The "end" of the printed book?

    I remember reading some predictions 20 years ago from some futurists.  The one that I remember is the one that predicted that in the future people would have phone numbers and not places.  We now know how accurate that prediction was.   The generation under 40 probably have never had their own land line telephone number.
    Recently I read the book "The Burning Page" that was written by the product manager for the development of the Kindle with Amazon.  By the time the Kindle was rolled out the digital revolution had dramatically altered the way newspapers and magazines were being read online but books were still being read in a printed form.  The development of the e-reader and the digital tablets have finally had the same impact on how books are now read.  As early as Christmas 2009 Amazon was selling more e-books than hard covers.  The author even speculates that the future historians will look at the period from the mid 15th Century to the end of the 20th Century as the "Gutenberg Period."
     This book explains some the the impacts of the e-readers and where the future goes with books.  Will publishers be diminished with authors self publishing books directly to readers? We have already seen the rapid decline of the large chain book stores.  What will libraries look like without shelves of books?  What will we do with our hardcover books?  Burn them?  Try to sell them? As someone who dreaded packing up books with every move the ability to store all those books on an e-reader just has more appeal.
    The first generation of e-books that we now have are just digital versions of the printed book.  The next generation of e-books will have interactive features that the printed book could never provide. The author of the "Burning Page" had a link at the end of each chapter to a Facebook page where readers could discuss the content of the chapter with the author and each other.  Authors could update books quickly with new information.  This would be especially helpful for textbooks.  Remember when encyclopedias sent out a year book with updates every year?  Links to videos and other publications could be embedded in the text.  No more need for footnotes.
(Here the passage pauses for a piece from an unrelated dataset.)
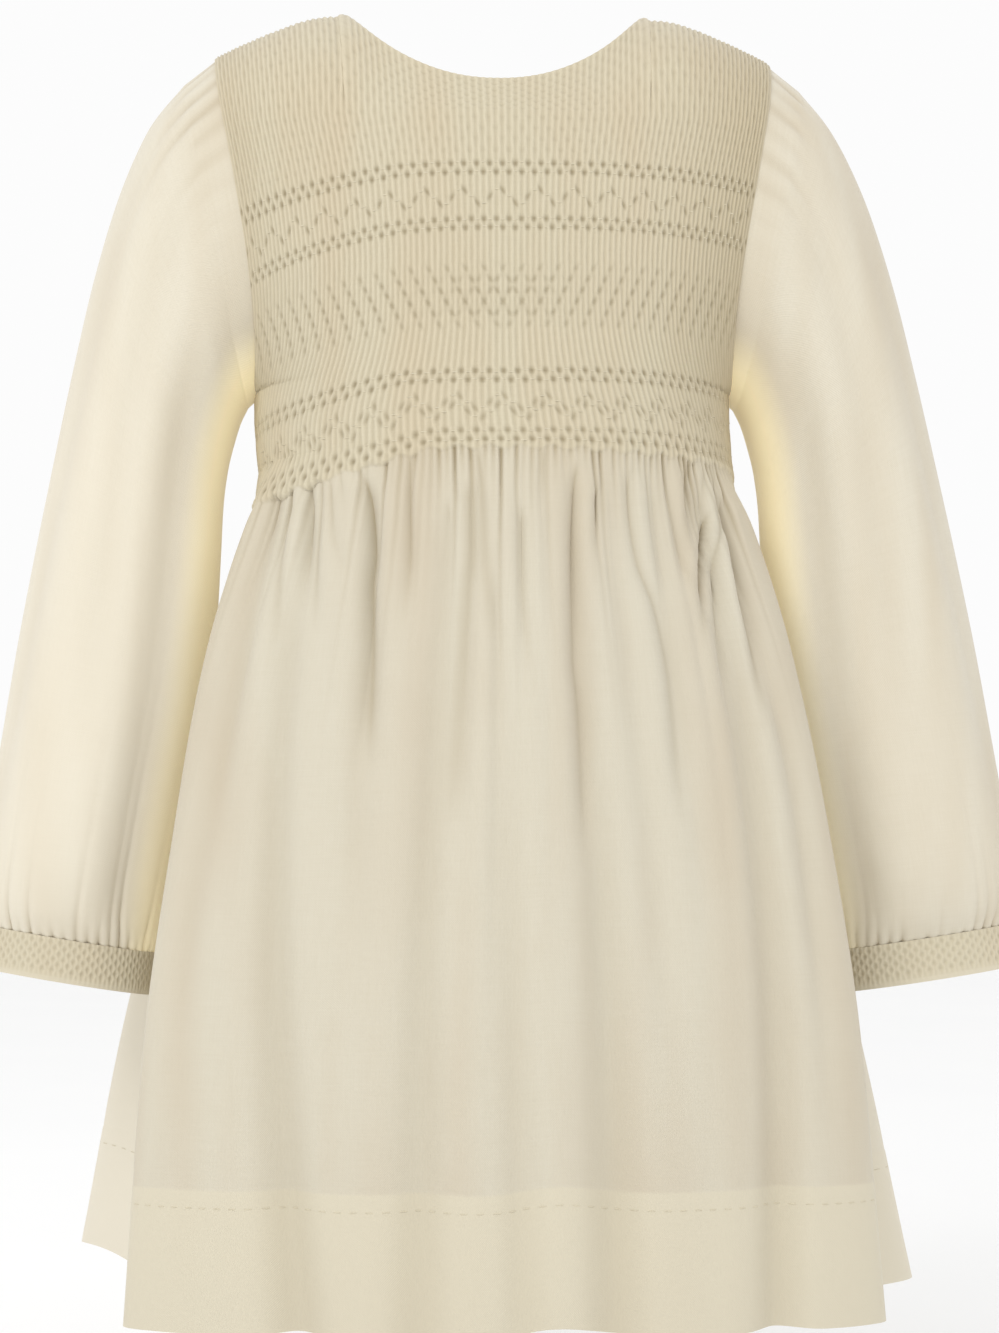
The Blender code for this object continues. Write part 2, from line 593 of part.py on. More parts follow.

     I have always thought that I have keep up with the changing times.  I have had a smart phone for years, I tweet, I blog, I have an e-reader.   But I recently was taken aback by something one of my children said.  She is looking for a house in Howard County and was looking at houses built in the 1950's and 1960's.  She was talking about how old the house designs were and mentioned that they even had soap dishes built into the tiles in the shower.  I asked her where she puts her soap and she told me that young people only use body wash.  Really?  I will feel old every time I now take a shower.


Patrick Godknecht said...

Interesting insights. This just emphasizes the need to start building our own websites, truly using social media, and studying its capacities and potentials. I am sure the printed book won't end, but the underlying publishing paradigm would change. It would be more spontaneous, for one, if it isn't already. Furthermore, the simultaneity of information ( i.e. like what the hyperlinks exemplify ) will further transform the way that books are conceived. We should all be online as soon as that happens in earnest.


duanestclair said...

I couldn't agree more that the online capabilities are just now being realized and utilized. In 10 or 20 years how we live our lives will be so different that it is hard to even image today.